Ах, это их не интересовало вовсе, и они боролись – каждый по-своему – за её внимание. И уже оба выталкивали, всеми силами выжимали ту единственную, по-настоящему главную соперницу, смысл всей жизни Лисы – её научную карьеру. Но тут они встречали такое противодействие, что на какое-то время забывали собственные распри.
Гриня спасался книгами и пластилином: читал всё подряд и лепил разных чудищ. Раздавленные и прилипшие к подошвам, они – вкупе с мокрыми, подванивающими трусами и сопливыми рукавами – давали Витусу повод для ежедневных выволочек. Гриня даже мечтал: скорее бы настал час наказания, чтобы потом можно было спокойно читать и лепить. Но, к несчастью, отчим быстро просёк, чем отводит душу пасынок, и наказанием стал запрет на чтение и лепку. Запрет на день, на два дня – в зависимости от степени тяжести проступка.

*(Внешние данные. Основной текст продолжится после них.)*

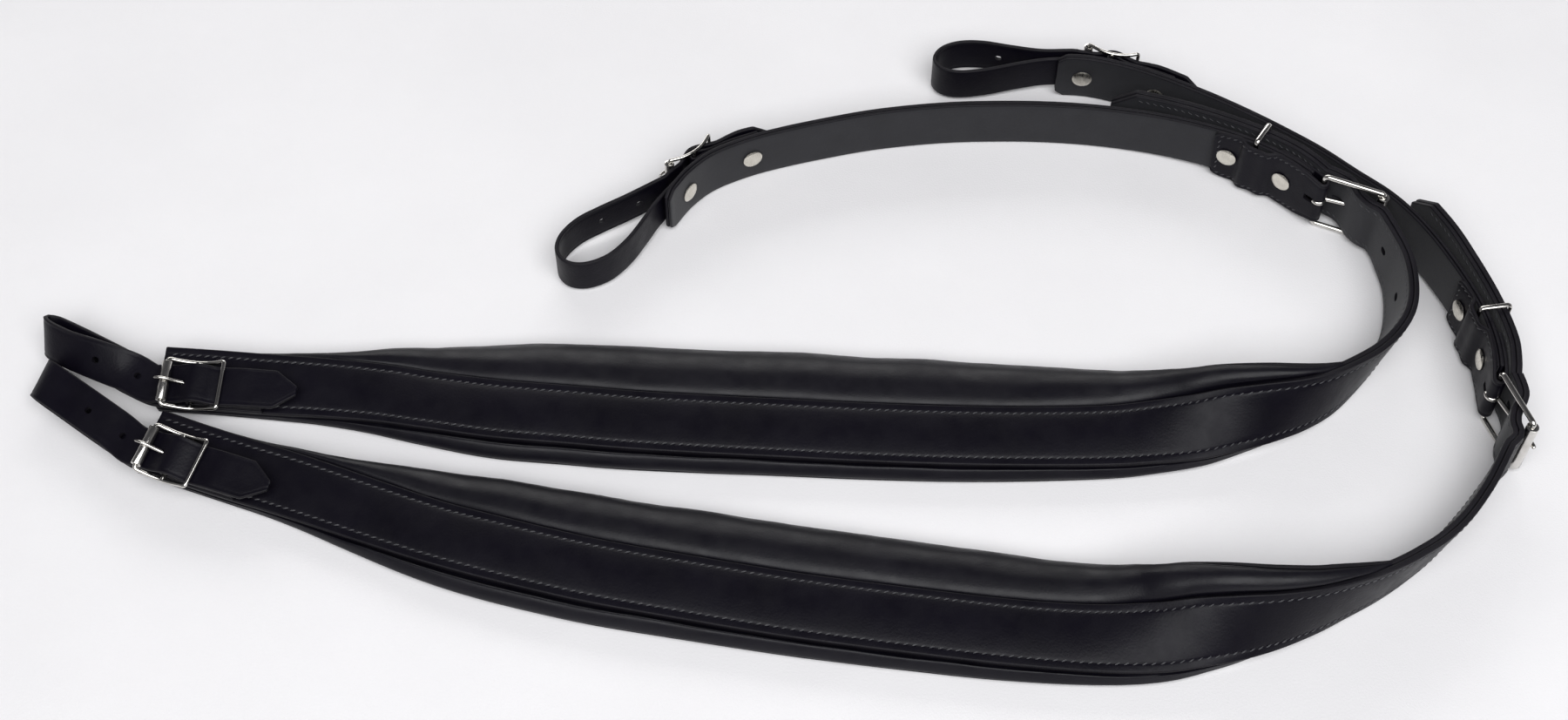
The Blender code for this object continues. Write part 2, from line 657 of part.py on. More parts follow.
def build_chape(prefix, route, frame):
    """Scalloped leather folded round the heel bar: long inner leg, short outer leg."""
    bend = L_WIRE + 0.25 + CHAPE_T / 2.0
    direction = route.at(6.0)[1]
    lean = math.degrees(math.atan2(direction.dot(frame.n), direction.dot(frame.u)))
    points, halves = [], []
    for s in (69.0, 65.0, 60.0, 53.5, 49.0, 42.0, 35.5, 30.5, 24.0, 17.0, 10.0):
        away = table(CHAPE_STANDOFF, s)
        points.append(route.point(s, 0.0, -away))
        halves.append(table(CHAPE_HALF, s))
    for u, n in arc(0.0, 0.0, bend, 270.0 + lean, 90.0 + lean, 9):
        points.append(frame.at(u, 0.0, n))
        halves.append(15.6)
    for s in (6.0, 12.0, 18.0, 24.0, 32.0):
        points.append(route.point(s, 0.0, 3.5))
        halves.append(15.6)
    line = Route(points, widths=[UP] * len(points), per_segment=1)
    rows = list(zip(line.marks, halves))
    obj = strap(prefix + "_chape", "black_leather", line, line.marks, lambda s: table(rows, s),
                lambda s: -CHAPE_T / 2.0, lambda s: CHAPE_T / 2.0)
    verts = []
    for u in (-8.0, 8.5):
        for w in (-2.0, 2.0):
            for n in (-8.0, 8.0):
                verts.append(frame.at(u, w, n))
    faces = [[0, 1, 3, 2], [4, 5, 7, 6], [0, 1, 5, 4], [2, 3, 7, 6], [0, 2, 6, 4], [1, 3, 7, 5]]
    return boolean(obj, make_object("cutter", "plated_wire", verts, faces), "DIFFERENCE")


def build_keeper(prefix, route):
    """Flat oval wire round the upper strap and the tail of the main strap."""
    centre, tangent, width, normal = route.at(KEEPER_AT)
    frame = Frame(centre, tangent, width, normal)
    low, high = -3.95, 13.4
    half = KEEPER_INNER_H / 2.0 + KEEPER_T / 2.0
    lift = 0.7
    corner = 2.6
    path = []
    for cw, cn, start in ((half - corner, high - corner, 0.0), (-half + corner, high - corner, 90.0),
                          (-half + corner, low + corner, 180.0), (half - corner, low + corner, 270.0)):
        for w, n in arc(cw, cn, corner, start, start + 90.0, 4):
            path.append(frame.at(0.0, w + lift, n))
    obj = tube(prefix + "_keeper", "plated_wire", path, tangent, KEEPER_W / 2.0, 8, True,
               KEEPER_T / KEEPER_W)
    set_origin(obj, centre)
    return obj


def end_frame(route, s, w_offset, base, flip):
    """Frame of a small buckle standing on a strap face at height base."""
    point, tangent, width, normal = route.at(s)
    sign = -1.0 if flip else 1.0
    origin = point + width * w_offset + normal * (base + S_BASE)
    return Frame(origin, tangent * sign, width, normal, route, s, sign, w_offset, base)


def lower_loop(frame, lean, far_end):
    """Hairpin loop beyond the pad end, leaning over by the given angle at its fold."""
    start = frame.at(-21.0, 0.0, -2.4)
    legs = ((0.2, 2.3, 0.08), (0.34, 3.9, 0.45), (0.55, 5.2, 0.75), (0.76, 5.8, 1.0), (0.9, 5.4, 1.0))

    def place(share, gap, amount):
        turn = math.radians(lean) * amount
        width = frame.w * math.cos(turn) + frame.n * math.sin(turn)
        across = frame.n * math.cos(turn) - frame.w * math.sin(turn)
        return start.lerp(far_end, share) + across * gap, width

    rows = [place(share, -gap, amount) for share, gap, amount in legs]
    rows += [place(0.975, -3.0, 1.0), place(1.0, 0.0, 1.0), place(0.975, 3.0, 1.0)]
    rows += [place(share, gap, amount) for share, gap, amount in reversed(legs)]
    return [row[0] for row in rows], [row[1] for row in rows]


UPPER_LOOP_A = [(-72.5, 93, 15), (-79, 81, 14.5), (-87.5, 66.5, 14), (-98, 55, 13.5), (-110.5, 49.5, 13),
                (-121, 51, 12.8), (-127, 59, 12.8), (-125.5, 70, 13), (-117, 81, 13.5), (-104, 89.5, 14.2),
                (-89, 98, 15)]
UPPER_LOOP_B = [(158, 205, 15.2), (142, 202.6, 14.6), (121, 197.8, 14), (104, 196.6, 13.4), (94, 200.5, 13),
                (90.6, 208.5, 12.8), (95.5, 216.8, 13), (106, 221.2, 13.2), (120, 221, 13.6),
                (137, 216.5, 14.4), (155, 212.5, 15.2)]


def build_upper_end(prefix, route, layers, loop, tip, foot):
    spot = route.nearest((foot[0], foot[1], 16.4))
    frame = end_frame(route, spot, 0.0, 0.1 + UPPER_T, True)
    small_buckle(prefix + "_top", frame)
    piece = tab(prefix + "_top_tab", frame, 38.0)
    points = [Vector(p) for p in loop]
    fixed = (38.0, 30.0, 20.0, 10.0, 0.0, -9.0, -17.0)
    billet = loop_billet(prefix + "_top_loop", frame, fixed, points, [UP] * len(points), tip,
                         lambda r: (r.length - tip - 72.0, r.length - tip - 48.0))
    for number, u in ((1, -15.0), (2, 31.0)):
        centre, _, _, normal = route.at(spot - u)
        cut = [billet] + list(layers)
        high = 0.1 + UPPER_T + 0.35 + SMALL_T
        if number == 2:
            cut.append(piece)
            high = 0.1 + UPPER_T + S_BASE + 0.1
        name = "%s_top_rivet_%d" % (prefix, number)
        rivet_through(name, centre, normal, -0.6 - UPPER_LINING_T, high, cut)
    return frame


def rivet_through(name, centre, axis, low, high, layers):
    for layer in layers:
        punch(layer, centre + axis * ((low + high) / 2.0), axis, SHANK_HOLE_R,
              (high - low) / 2.0 + 1.0)
    profile = [(0.0, low - RIVET_HEAD - 0.3), (RIVET_R * 0.75, low - RIVET_HEAD), (RIVET_R, low - 0.7),
               (RIVET_R, low - 0.1), (SHANK_R, low - 0.1), (SHANK_R, high + 0.1),
               (RIVET_BACK_R, high + 0.1), (RIVET_BACK_R, high + 0.9), (0.0, high + 0.9)]
    obj = turned(name, "rivet_metal", centre, axis, profile, 10)
    set_origin(obj, centre)
    return obj


def build_lower_end(prefix, route, shape, layers, lean, far_end):
    base = table(BAND_BASE, 0.0) + MAIN_T
    frame = end_frame(route, 21.0, -7.0, base, False)
    small_buckle(prefix + "_low", frame)
    piece = tab(prefix + "_low_tab", frame, 38.0)
    points, widths = lower_loop(frame, lean, Vector(far_end))
    fixed = (38.0, 30.0, 20.0, 10.0, 0.0, -8.0, -15.0, -22.0)
    billet = loop_billet(prefix + "_low_loop", frame, fixed, points, widths, 56.0,
                         lambda r: (r.length - 56.0 - 60.0, r.length - 56.0 - 34.0))
    for number, u in ((1, -13.0), (2, 31.0)):
        cut = [billet] + list(layers)
        high = -S_BASE + 0.35 + SMALL_T + 0.1
        if number == 2:
            cut.append(piece)
            high = 0.1
        name = "%s_low_rivet_%d" % (prefix, number)
        normal = route.at(21.0 + u)[3]
        rivet_through(name, frame.follow(u, 0.0), normal, -S_BASE - base + PAD_LINING_LOW, high, cut)
    return frame


def build_strap(prefix, lower, upper, pad_length, fullness, heel, roller_at, loop, foot,
                top_tip, low_lean, low_end):
    upper_route = Route([p[:3] for p in upper], banks=[90.0] * len(upper))
    heel_point = Vector(heel)
    towards = (Vector(roller_at) - heel_point).normalized()
    outwards = UP.cross(towards)
    outwards = outwards if outwards.dot(upper_route.at(5.0)[3]) > 0 else outwards * -1.0
    frame = Frame(heel_point, towards * -1.0, UP, outwards)
    rows = list(lower)
    for u, n in CROSSING:
        spot = frame.at(u, 0.0, n)
        rows.append((spot.x, spot.y, spot.z - 0.3, 90.0))
    for s in TAIL_STARTS:
        spot = upper_route.point(s, 0.0, table(TAIL_OFFSETS, s))
        rows.append((spot.x, spot.y, max(spot.z + 0.7, 18.0), 90.0))
    lower_route = Route([r[:3] for r in rows], banks=[r[3] for r in rows])
    shape = PadShape(pad_length, fullness)
    cover, pad_lining = build_pad(prefix, lower_route, shape)
    main, main_lining = build_main(prefix, lower_route, shape)
    upper_layers = build_upper(prefix, upper_route)

    large_buckle(prefix, frame)
    chape = build_chape(prefix, upper_route, frame)
    build_keeper(prefix, upper_route)
    for number, s in ((1, RIVET_AT[1]), (2, RIVET_AT[0])):
        centre, _, _, normal = upper_route.at(s)
        high = 4.5 if number == 2 else 0.1 + UPPER_T
        name = "%s_chape_rivet_%d" % (prefix, number)
        rivet_through(name, centre, normal, -4.55, high, [chape] + list(upper_layers))
    holes = [lower_route.nearest(rows[len(lower) - back][:3]) for back in (4, 2)]
    for layer in (main, main_lining):
        punch(layer, frame.at(-17.5, 0.0, 3.7), frame.u, 1.8, 11.0, frame.n, 0.9)
        for s in holes:
            centre, tangent, _, normal = lower_route.at(s)
            punch(layer, centre, normal, 1.9, 5.0, tangent, 0.8)
    build_upper_end(prefix, upper_route, upper_layers, loop, top_tip, foot)
    build_lower_end(prefix, lower_route, shape, (main, cover, pad_lining), low_lean, low_end)


def recentre():
    """Put the middle of the footprint over the origin and the lowest point on z = 0."""
    low, high = Vector((1e9,) * 3), Vector((-1e9,) * 3)
    for obj in bpy.data.objects:
        for vert in obj.data.vertices:
            for axis in range(3):
                value = vert.co[axis] + obj.location[axis]
                low[axis] = min(low[axis], value)
                high[axis] = max(high[axis], value)
    shift = Vector(((low.x + high.x) / 2.0, (low.y + high.y) / 2.0, low.z))
    for obj in bpy.data.objects:
        obj.location = obj.location - shift


def main():
    clear_scene()
    build_strap("a", LOWER_A, UPPER_A, 642.0, 1.0, (305, 98, 21.6), (336.1, 84.4, 21.6),
                UPPER_LOOP_A, (-46, 120.5), 48.0, 40.0, (-403, 5, 16.5))
    build_strap("b", LOWER_B, UPPER_B, 660.0, 0.88, (377, -39, 21.6), (386.7, -71.6, 21.6),
                UPPER_LOOP_B, (194, 197), 56.0, 3.0, (-401, -22, 12.5))
    recentre()


main()
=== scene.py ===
import json
import math
from bisect import bisect_right

import bmesh
import bpy
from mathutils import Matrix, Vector, noise

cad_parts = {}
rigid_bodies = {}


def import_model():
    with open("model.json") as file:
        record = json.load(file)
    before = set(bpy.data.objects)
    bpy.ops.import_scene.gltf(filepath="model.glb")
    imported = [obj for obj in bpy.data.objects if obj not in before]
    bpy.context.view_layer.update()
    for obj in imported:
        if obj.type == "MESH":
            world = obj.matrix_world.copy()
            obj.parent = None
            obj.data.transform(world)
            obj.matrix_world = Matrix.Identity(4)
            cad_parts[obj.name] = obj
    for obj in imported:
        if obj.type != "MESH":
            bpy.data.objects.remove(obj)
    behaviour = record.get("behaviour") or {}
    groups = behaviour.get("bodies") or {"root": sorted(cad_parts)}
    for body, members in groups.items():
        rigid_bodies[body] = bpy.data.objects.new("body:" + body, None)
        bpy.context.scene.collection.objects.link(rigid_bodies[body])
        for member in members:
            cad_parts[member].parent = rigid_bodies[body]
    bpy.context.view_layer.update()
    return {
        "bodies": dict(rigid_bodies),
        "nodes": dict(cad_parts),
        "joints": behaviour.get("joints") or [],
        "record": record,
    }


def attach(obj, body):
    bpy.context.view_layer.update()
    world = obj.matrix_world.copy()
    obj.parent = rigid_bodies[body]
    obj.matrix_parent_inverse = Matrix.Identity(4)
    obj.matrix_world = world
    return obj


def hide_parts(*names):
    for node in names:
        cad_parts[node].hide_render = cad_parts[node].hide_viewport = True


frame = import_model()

# Lengths are in millimetres in the drawing frame of the part; OFFSET takes it to the row frame.
MM = 0.001
OFFSET = Vector((-6.5208, 10.4941, -0.0259))
UP = Vector((0.0, 0.0, 1.0))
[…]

Мать пыталась заступаться, но Витус проявил несвойственное ему упорство, настаивал, брал инициативу на себя с логичной формулировкой: мальчику нужна мужская рука. И Василиса ещё глубже погружалась в дела: лекции, симпозиумы, командировки. Тем более что сын внешне не проявлял огорчения: не просил, не плакал, не жаловался. Он разом застывал и мог часами сидеть в одной позе, а если его выводили на прогулку, шёл походкой сомнабулы, с открытым из-за полипов ртом. Чем приводил Витуса в трясучее бешенство. Он так и конвоировал пасынка, накалённый и дёрганый. И прохожие с недоумением оглядывались.
Только летом наступала настоящая жизнь, и Гриня преображался. Насморк пропадал буквально на второй день после приезда в Борки, исчезли мокрые трусы. Это произошло после того, как мама Даша научила его петь смешную песенку времён её детства: раз-два-три, пионеры мы, мамы-папы не боимся – пи-и-и-саем в штаны! Они орали как подорванные, взявшись за руки и размахивая ими взад и вперёд, стараясь поднять как можно выше. На последних словах этой песенки полагалось прыгнуть козлом и хохотать, повалившись в траву.
Там же, на даче появилось у Грини одно увлечение – абсолютно летнее, псковское – он стал коллекционировать бабочек. К этому его пристрастил дядя Жора, художник и друг отца. Одно время он частенько совершал наезды к ним «в пенаты», с этюдником и пачкой загрунтованных картонок, а между делом гулял по полям с сачком и фотоаппаратом. Сачок у него был самодельный, с закруглённым дном, чтобы не повредить пойманных бабочек. Гриня как-то увязался следом и в дальнейшем всегда сопровождал.